Pervasive friendship

I would like to share about how my friendships have been empowered since I started to rely on the support of Balanced View‘s support network, the Four Mainstays of open intelligence.
There used to be quite a lot of confusion for me, surrounding friendship. I was always looking for closeness and reliability in my friends, but I often felt something was lacking, something was uncomfortable or that I wasn’t completely able to be myself. Today, so much has changed here. Just the other day, when a friend was feeling sad, I said to her in complete assurance that I will always, always be her friend and that she can count on me for life. To know that I will always be able to be there for her is amazing for me, and I see that it is possible because I am no longer ruled by my negative data streams. In the past, if I felt unworthy or angry, I would sometimes end friendships but today I have a stability and reliability that is so beyond my positive or negative data streams. This I feel allows for true friendship, friendship that is not dependent on having similar opinions or experiences.

When I feel that something is lacking or uncomfortable in friendships today, I just relax and recognise that that unease is equally pervaded by ever-comfortable, relaxed open intelligence and that nothing, not me or anything else, has to change. I can be naturally loving and present just as I am, comfortable or uncomfortable, and before I know it the unease has changed into something else. I no longer feel that I have to be confirmed or recognised by my friends as a particular personal identity and because of that, I am so much more available to be spontaneous and available to enjoy and support my friends.

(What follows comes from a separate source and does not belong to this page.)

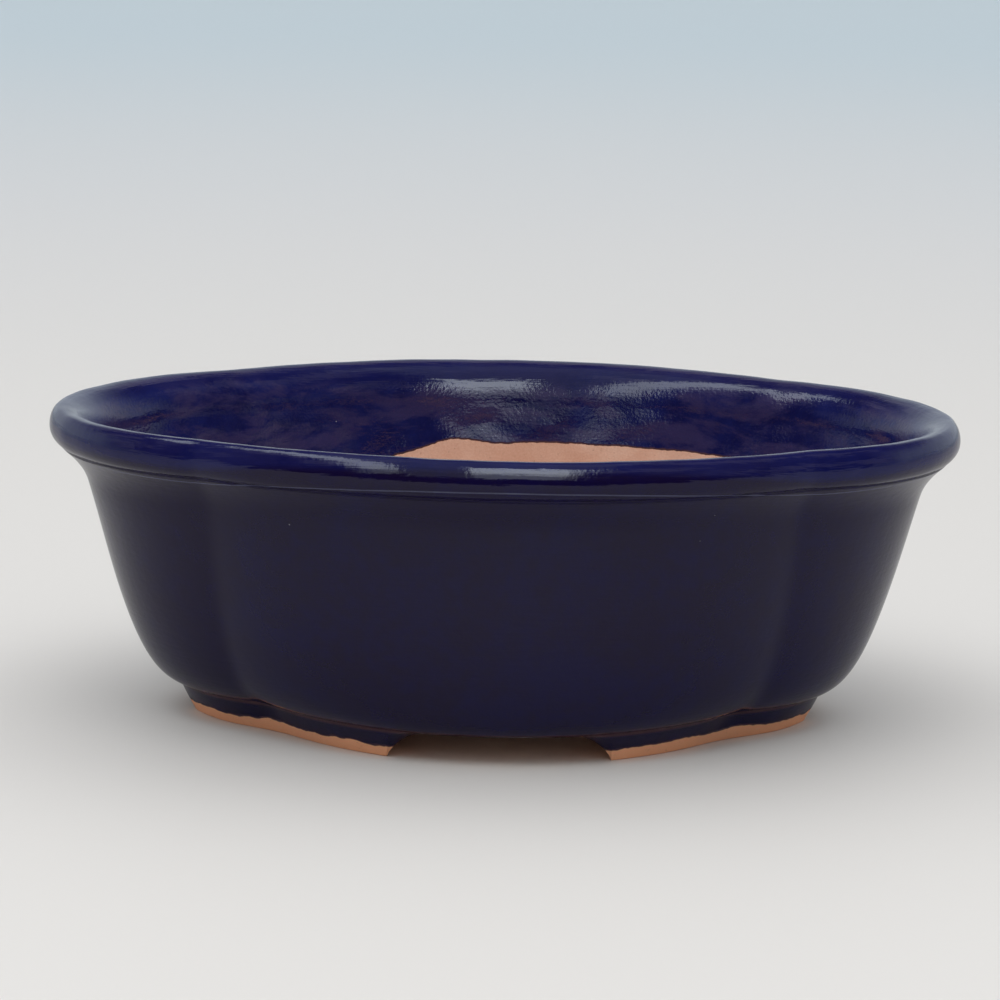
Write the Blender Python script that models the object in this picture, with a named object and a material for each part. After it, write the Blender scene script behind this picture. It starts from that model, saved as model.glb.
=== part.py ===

Today I know that my true well-being is not to be found in any outer circumstance, not even in loving relationships, and it is a huge relief to not have to put this expectation on any of my friends. I enjoy them and the relationships so much more now that I’m not looking for them to provide me with the sense of being loved, or seen for “who I am”, whatever that means 🙂 I often feel very relaxed and easy-going when I am with my friends—instead of playing out jealousy, unworthiness or disappointment like I used to. My friends, new and old, tell me that they feel very relaxed and open when they’re with me and I know this is because of the openness and relaxation I feel within myself, which is awakened by open intelligence.